(Template kernel) VERSUS (Driver API)

Hi everyone, i have a problem in using templates with driver API. How should i call the kernel if it contains a template. And where should i exactly put CUdeviceptr (kernel, host or both of them)???

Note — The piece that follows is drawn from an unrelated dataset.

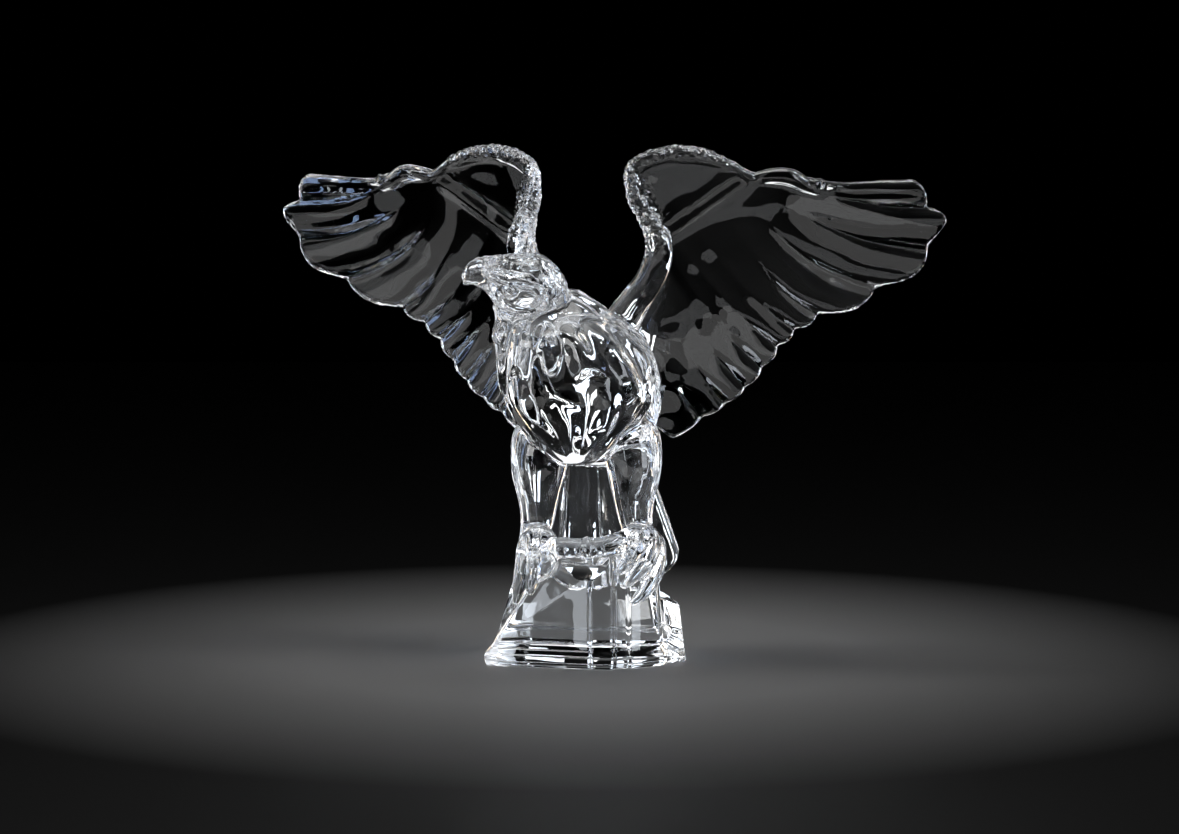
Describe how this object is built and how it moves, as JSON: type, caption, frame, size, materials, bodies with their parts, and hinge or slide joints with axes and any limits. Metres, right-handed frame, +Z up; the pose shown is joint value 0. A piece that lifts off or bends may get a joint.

template <class T, CUDPPOperator op>
global void compactData(T *oData,
const unsigned int *iValidFlags,
const T *iData)
{

}

runTest()
{

CU_SAFE_CALL( cuFuncSetBlockShape( transform, numThreads, 1, 1 ));
CU_SAFE_CALL( cuFuncSetSharedSize( transform, sizeSharedMemory) );

int offset = 0;
CU_SAFE_CALL(cuParamSeti(transform, offset, outArray));			offset += sizeof(outArray);
CU_SAFE_CALL(cuParamSeti(transform, offset, isValid);				offset += sizeof(isValid);
CU_SAFE_CALL(cuParamSeti(transform, offset, const inArray);	    offset += sizeof(inArray);
CU_SAFE_CALL(cuParamSetSize(transform, offset));
CU_SAFE_CALL( cuLaunchGrid( transform, numBlocks, 1) );


}

Any help is appreciated… Thanx…

You need to instantiate a template first in any function.

int main()
{
// instantiate template functions
max_r<512> <<< 0, 0, 0>>>(0, 0, 0);
max_r<256> <<< 0, 0, 0>>>(0, 0, 0);
max_r<128> <<< 0, 0, 0>>>(0, 0, 0);
max_r<64> <<< 0, 0, 0>>>(0, 0, 0);
max_r<32> <<< 0, 0, 0>>>(0, 0, 0);

return 0;
}

Paste this code into your *.cu file. Then look into resulting cubin or linkinfo file to get mangled names for functions.

And your CUdeviceptr goes to context creation function if I got your question right.